L’année 1910 marque un véritable tournant dans l’évolution artistique de Schiele. Alors qu’à la Kunstschau de 1908 c’était l’œuvre de Klimt qui avait retenu son attention, à celle de 1909 ce sont les portraits peints par Oscar Kokoschka qui captent son regard: des portraits où la matière est grattée par l’artiste jusqu’à la toile, une pratique qui peut-être lue comme la métaphore de la mise à nu psychologique des modèles. Il est aussi marqué par les portraits de Max Oppenheimer aux couleurs sombres et aux surfaces griffées. Les œuvres de Schiele, à la suite de ces nouvelles rencontres artistiques, vont indéniablement traduire l’influence de cette approche plastique du portrait qui conduit le regard vers une lecture psychologique. Le corps nu devient alors le thème dominant de ses aquarelles et de ses dessins. Sa ligne se précise pour représenter des corps distordus et tronqués. Son trait nerveux taille dans les chairs, démembre, prive les corps de leurs extrémités et les réduit à des morceaux de viande. Il fait saillir les protubérances des articulations, il fait jaillir les muscles et les côtes de la poitrine en figeant les mouvements comme dans un spasme. La couleur ne tolère ni limites, ni entraves: les corps bleus et violet-noir s’ exhibent comme des hématomes, les dos se déclinent dans des tons de vert et de jaune, mamelons, lèvres et organes génitaux sont d’un rouge exagérément vif. Positions, traits, couleurs deviennent l’expression de la manifestation désormais visible des émotions et des tensions intérieures.

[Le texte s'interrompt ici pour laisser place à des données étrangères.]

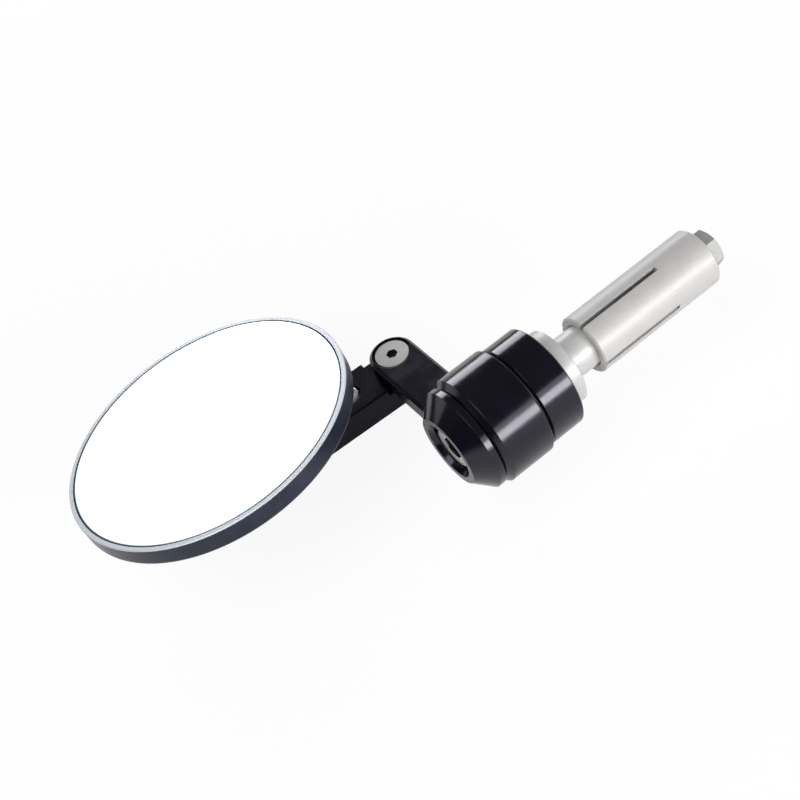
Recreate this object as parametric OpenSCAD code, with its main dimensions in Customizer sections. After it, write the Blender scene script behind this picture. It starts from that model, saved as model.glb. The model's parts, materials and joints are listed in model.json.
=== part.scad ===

C’est souvent son propre corps que Schiele prend pour sujet. Il multiplie les autoportraits, s’ausculte jusqu’au plus profond de son moi et de sa chair ; il sonde jusqu’aux entrailles sa psyché, la palette de ses émotions. Si les femmes, d’abord représentées tels des objets de fantasmes masculins, habillées de seuls bas et porte-jarretelles, prennent davantage d’épaisseur émotionnelle en 1911, c’est surtout dans les portraits d’hommes, ses amis, que Schiele explore et saisit les émotions qui parcourent le corps et dictent ses mouvements. Ses corps trahissent une angoisse intérieure, celle qui le taraude comme celle qui habite ses modèles et qu’il sonde si bien. L’autre est comme le miroir dans lequel se reflète l’image de son moi. Les gestes mécaniques et désarticulés, eux, rappellent le langage aussi bien de la danse moderne et de la pantomime que les comportements observés chez les pensionnaires de l’asile psychiatrique du Steinhof à Vienne.
Un retour vers davantage de tridimensionnalité s’amorce dans les nus de 1913 pour se généraliser dans les années suivantes. L’artiste rend l’épaisseur des fesses et des pommettes, il suggère la chair. Mais, ce qu’ils gagnent en relief, ces corps le perdent en expressivité émotionnelle et corporelle. La présence des modèles s’impose au regardeur comme une présence physique dépourvue de toute humanité. Debout, couchées ou assises, ces femmes robustes marquent par la rigidité de leur attitude. Avec leurs membres inanimés, leurs visages, véritables masques inexpressifs, elles nous apparaissent tels des pantins.
Avec le temps, la palette de Schiele se fait moins exubérante, la ligne prend de plus en plus le pas sur la couleur. Alors que le trait est toujours sûr mais saccadé ou volontairement irrégulier, vers 1915 le dessin devient moins acéré. En un geste ample, l’artiste trace le contour de son modèle, atténuant parlà le côté grinçant de ses images et la dureté de ses corps, sans toutefois les soustraire pour autant à son processus de déshumanisation: il néglige les traits du visage, coupe parfois les têtes pour ne représenter que torses et jambes. Le portrait, qui prend alors une place grandissante dans son œuvre marque, au contraire et de manière contemporaine, le retour à un certain humanisme. La pénétration psychologique se fait plus profonde, l’artiste cherchant à capter l’essence même et le caractère unique de son modèle afin d’en révéler le côté le plus impénétrable. Par son approche singulière du genre, Schiele parvient à exprimer un certain sentiment d’aliénation profondément enraciné et par-là, capturer magistralement l’atmosphère d’une Vienne au bord du gouffre.